— Begin —
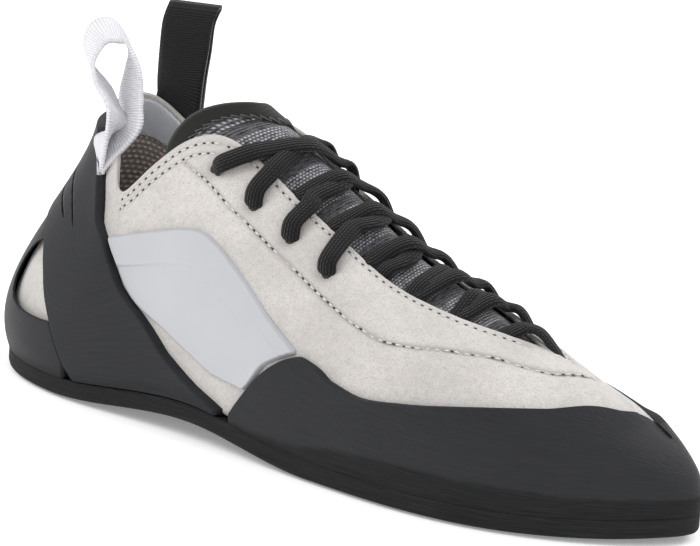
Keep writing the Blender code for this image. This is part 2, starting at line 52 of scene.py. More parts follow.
# %% [markdown]
# ## Camera, floor and light
#
# The photograph is taken from the shoe's lateral side, a little towards the toe, with a long lens
# and the camera rolled four degrees. A long lens far away keeps the shoe's proportions, which a
# short lens close by would stretch at the toe.

# %% Camera
AIM = Vector((0.1048, -0.003, 0.040))
AZIMUTH = math.radians(40.18)
ELEVATION = math.radians(13.88)
ROLL = math.radians(4.0)
DISTANCE = 1.1519
ASIDE = 0.00546
ALOFT = 0.01417
LENS = 195.7

level = Vector((math.cos(AZIMUTH), math.sin(AZIMUTH), 0))
back = Vector((math.sin(AZIMUTH) * math.cos(ELEVATION),
               -math.cos(AZIMUTH) * math.cos(ELEVATION), math.sin(ELEVATION)))
upright = back.cross(level)
right = math.cos(ROLL) * level + math.sin(ROLL) * upright
up = -math.sin(ROLL) * level + math.cos(ROLL) * upright
place = AIM + right * ASIDE + up * ALOFT + back * DISTANCE

camera = bpy.data.objects.new("camera", bpy.data.cameras.new("camera"))
camera.data.lens = LENS
camera.data.sensor_width = 36
camera.data.sensor_fit = "HORIZONTAL"
camera.data.clip_start = 0.01
camera.matrix_world = Matrix((
    (right.x, up.x, back.x, place.x),
    (right.y, up.y, back.y, place.y),
    (right.z, up.z, back.z, place.z),
    (0, 0, 0, 1)))
bpy.context.scene.collection.objects.link(camera)
bpy.context.scene.camera = camera
print("camera at", [round(x, 3) for x in place])

# %% [markdown]
# The studio is a white floor under a pale sky that is a little darker near the horizon, so the
# rubber's sides stay dark. One broad lamp high on the left models the forms, one behind gives the
# rubber its thin bright edges, and a weak one in front lifts the shade on the toe. The floor glows
# faintly, which is painted light: the glow lifts the shoe's shadow on the floor, so that the floor
# stays white close to the shoe, and the plain Standard view keeps it white.

# %% Floor, sky and lamps
FLOOR_HALF = 6
FLOOR_DROP = 0.0005
# painted light: the strength of the floor's faint glow, which lifts the shoe's shadow
FLOOR_PAINTED_GLOW = 0.22


def link(thing):
    bpy.context.scene.collection.objects.link(thing)
    return thing


def lamp(name, where, size, watts):
    """A square soft lamp that looks at the shoe."""
    light = bpy.data.lights.new(name, "AREA")
    light.size = size
    light.energy = watts
    made = link(bpy.data.objects.new(name, light))
    made.location = where
    made.rotation_euler = (AIM - Vector(where)).to_track_quat("-Z", "Y").to_euler()


bm = bmesh.new()
bmesh.ops.create_grid(bm, x_segments=1, y_segments=1, size=FLOOR_HALF)
floor_mesh = bpy.data.meshes.new("floor")
bm.to_mesh(floor_mesh)
bm.free()
floor = link(bpy.data.objects.new("floor", floor_mesh))
floor.location.z = -FLOOR_DROP
paint = bpy.data.materials.new("floor_paint")
paint.use_nodes = True
paint_shader = paint.node_tree.nodes["Principled BSDF"]
paint_shader.inputs["Base Color"].default_value = (0.98, 0.98, 0.98, 1)
paint_shader.inputs["Roughness"].default_value = 0.9
# painted light: the floor glows faintly to lift the shoe's shadow on it
paint_shader.inputs["Emission Color"].default_value = (1, 1, 1, 1)
paint_shader.inputs["Emission Strength"].default_value = FLOOR_PAINTED_GLOW
floor_mesh.materials.append(paint)

sky = bpy.data.worlds.new("sky")
sky.use_nodes = True
sky_nodes = sky.node_tree.nodes
heights = sky_nodes.new("ShaderNodeSeparateXYZ")
sky.node_tree.links.new(sky_nodes.new("ShaderNodeTexCoord").outputs["Generated"], heights.inputs[0])
fade = sky_nodes.new("ShaderNodeValToRGB")
fade.color_ramp.elements[0].color = (0.80, 0.80, 0.81, 1)
fade.color_ramp.elements[1].color = (1.00, 1.00, 1.00, 1)
fade.color_ramp.elements[1].position = 0.75
sky.node_tree.links.new(heights.outputs["Z"], fade.inputs[0])
sky.node_tree.links.new(fade.outputs[0], sky_nodes["Background"].inputs["Color"])
sky_nodes["Background"].inputs["Strength"].default_value = 1.00
bpy.context.scene.world = sky
bpy.context.scene.view_settings.view_transform = "Standard"
lamp("key", (-0.35, -0.75, 1.00), 0.60, 5.5)
lamp("rim", (0.55, 0.70, 0.75), 0.50, 4)
lamp("front", (0.95, -0.60, 0.45), 0.60, 0.9)
print("lamps:", ", ".join("%s %.1f W" % (light.name, light.energy) for light in bpy.data.lights))

# %% [markdown]
# ## The last
#
# A shoemaker's last is the form that the upper is pulled over. Here it is a function: `s` runs
# round the foot's outline from the back of the heel over the lateral side to the toe and back
# along the medial side, and `t` climbs from the foot's edge (0) to the topline (1). Each row of
# the table is one section, and a smooth curve runs through the rows. The same table made the
# solids, so a piece placed by `s` and `t` always lies on them.

# %% Sizes
LENGTH = 0.256
BALL_HALF = 0.040
INSTEP = 0.090
UPPER_WALL = 0.0018
TURN_IN = 0.009
SOLE_THICK = 0.0058
SOLE_EDGE = 0.0026
ARCH = 0.005
TOE_SPRING = 0.0018
HEEL_ROLL = 0.0032
RAND_THICK = 0.0020
CUP_THICK = 0.0020
STRAP_THICK = 0.0028
PANEL_THICK = 0.0009
TONGUE_THICK = 0.0030
TONGUE_CROWN = 0.0062
LACE_WIDTH = 0.0062
LACE_THICK = 0.0028
BLACK_WIDTH = 0.0160
LOOP_THICK = 0.0013
LOOP_HIGH = 0.036
FIT = 0.0006
SOFT_FIT = 0.0009
ORIGIN = np.array([0.100 * LENGTH, -0.05 * BALL_HALF, 0])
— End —
◆ Instructions to follow: Return the opening line of the data and every line after it through the line containing "# short lens", please, exactly as written and with nothing added.

◆ Response to this exercise:
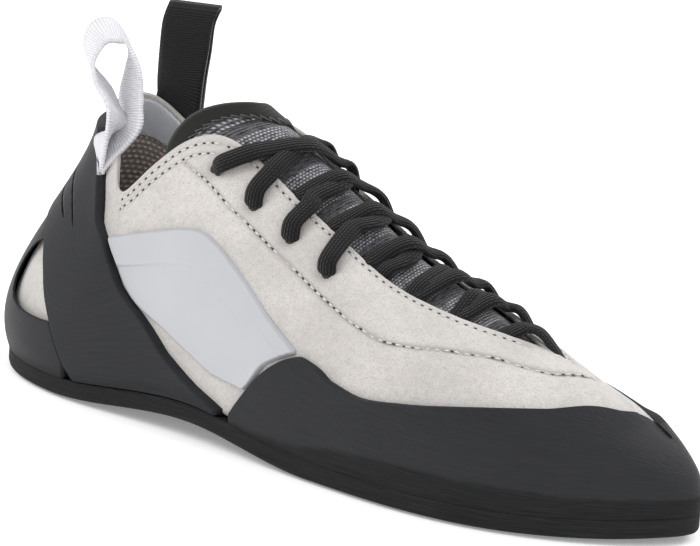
Keep writing the Blender code for this image. This is part 2, starting at line 52 of scene.py. More parts follow.
# %% [markdown]
# ## Camera, floor and light
#
# The photograph is taken from the shoe's lateral side, a little towards the toe, with a long lens
# and the camera rolled four degrees. A long lens far away keeps the shoe's proportions, which a
# short lens close by would stretch at the toe.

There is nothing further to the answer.